Warm clothes, multiple layers, and a back up to everything from gloves to wool hats is a wise move when chasing bass late in the year. Like many, I run a center console and I use ski goggles to keep the wind off my face and my eyes from tearing up. A waterproof outer skin in the form of bibs and boots is essential. If the seas get nasty, and the fish are still biting like they often do in messy conditions, I troll with a following sea until I reach the next inlet. There, I take the calm Intracoastal Waterway back to the location from which I launched. There’s nothing like smooth water after leaving a heavy sea.

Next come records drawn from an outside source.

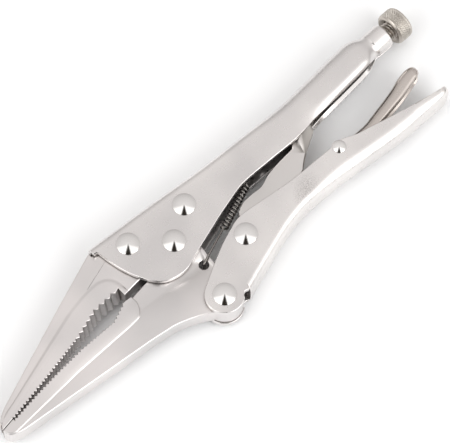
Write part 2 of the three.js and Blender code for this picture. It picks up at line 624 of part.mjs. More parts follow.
/** Knurled knob with a dished front face and a blind bore for the rod; built along +Z. */
function screwKnob() {
  const bore = SCREW_RADIUS + THREAD_GAP;
  const depth = 0.7 * KNOB_LENGTH + 0.3;
  return turned([
    [0, depth], [bore, depth], [bore, 1.2], [KNOB_RADIUS - 1.3, 0], [KNOB_RADIUS - 0.7, 0.1],
    [KNOB_RADIUS, 0.9], [KNOB_RADIUS, KNOB_LENGTH - 1.1], [KNOB_RADIUS - 0.4, KNOB_LENGTH - 0.35],
    [KNOB_RADIUS - 1.2, KNOB_LENGTH], [0, KNOB_LENGTH],
  ], 36);
}

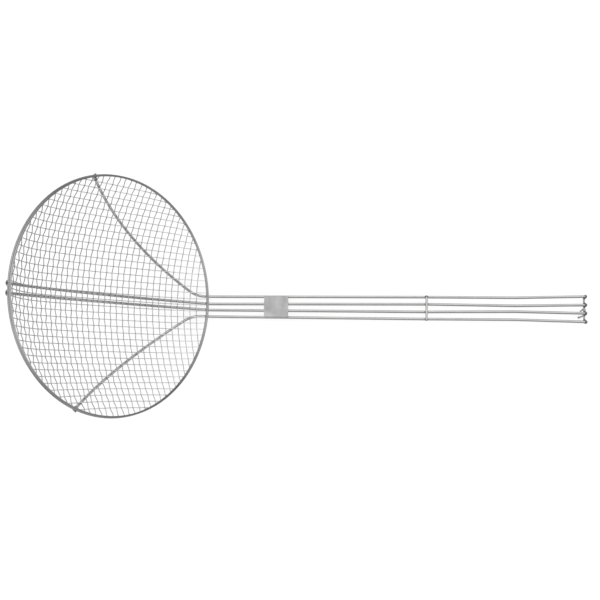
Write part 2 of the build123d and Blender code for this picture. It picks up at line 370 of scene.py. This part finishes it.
def cloth_tree():
    """Crimped wires that run one way over the bowl, set out round its rim.

    Each wire starts as a straight line: its X is the wire's number and its Y the angle along its arc.
    """
    bench, sizes = new_shape_tree("woven_wires", [
        ("Wires", "NodeSocketInt"),
        ("First Wire", "NodeSocketFloat"),
        ("Pitch", "NodeSocketFloat"),
        ("Shift", "NodeSocketFloat"),
        ("Crossing Shift", "NodeSocketFloat"),
        ("Sphere Radius", "NodeSocketFloat"),
        ("Sphere Height", "NodeSocketFloat"),
        ("Rim Polar", "NodeSocketFloat"),
        ("Draw Height", "NodeSocketFloat"),
        ("Wire Diameter", "NodeSocketFloat"),
        ("Wire Sides", "NodeSocketInt"),
        ("Crimp", "NodeSocketFloat"),
        ("Crimp Sharpness", "NodeSocketFloat"),
        ("Crimp Fade", "NodeSocketFloat"),
        ("Step", "NodeSocketFloat"),
        ("Wander", "NodeSocketFloat"),
        ("Wander Size", "NodeSocketFloat"),
        ("Pull Skew", "NodeSocketFloat"),
        ("Pull Bow Across", "NodeSocketFloat"),
        ("Pull Turn", "NodeSocketFloat"),
        ("Pull Bow Along", "NodeSocketFloat"),
        ("Pull Fan", "NodeSocketFloat"),
        ("Pull Bunch", "NodeSocketFloat"),
        ("Pull Fade", "NodeSocketFloat"),
        ("Runs To Handle", "NodeSocketBool"),
        ("Material", "NodeSocketMaterial"),
    ])
    calc = bench.calc
    radius = sizes["Sphere Radius"]
    draw = sizes["Draw Height"]

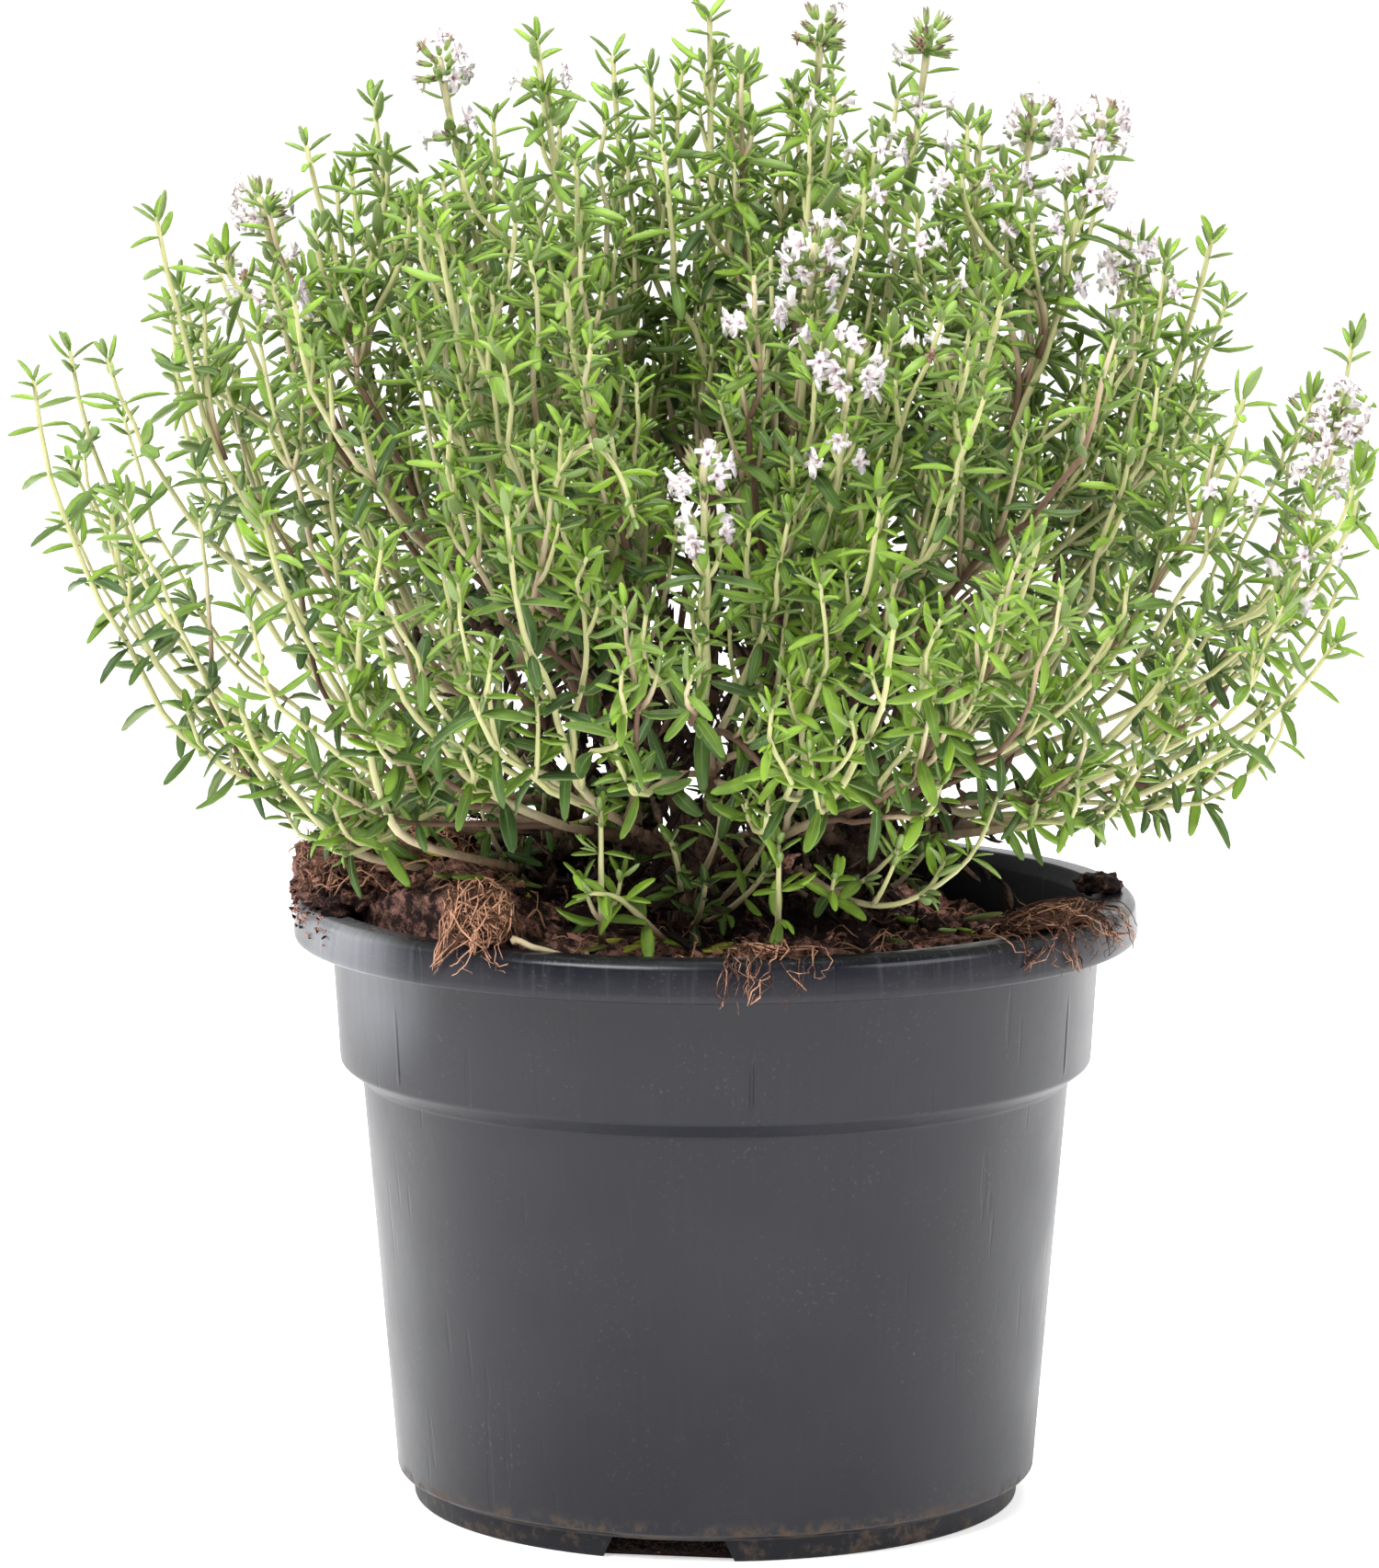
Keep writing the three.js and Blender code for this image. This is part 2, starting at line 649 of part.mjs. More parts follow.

Crashing birds, desperately fleeing bunker, savage surface-feeding bass and trolling destruction are on my Christmas list this year. Good luck finding your striped bass wonderland this December.


The Exclusive Economic Zone (EEZ) is basically an international term that’s used to define U.S. federal waters that extend from the three-mile line off the Atlantic Coast out to 200 nautical miles.  In 1984, Federal waters were designated as off-limits for the possession and targeting of Atlantic striped bass by way of the Atlantic Striped Bass Conservation Act.

In 2007, President George W. Bush designated the striped bass as a protected gamefish, directing executive agencies to use existing legal authorities to prohibit the sale of striped bass caught in federal waters in the Atlantic Ocean.  In recent years, the United States Coast Guard has been actively enforcing federal regulations against both recreational and commercial fishing for striped bass in the EEZ; the fines for doing so can be substantial.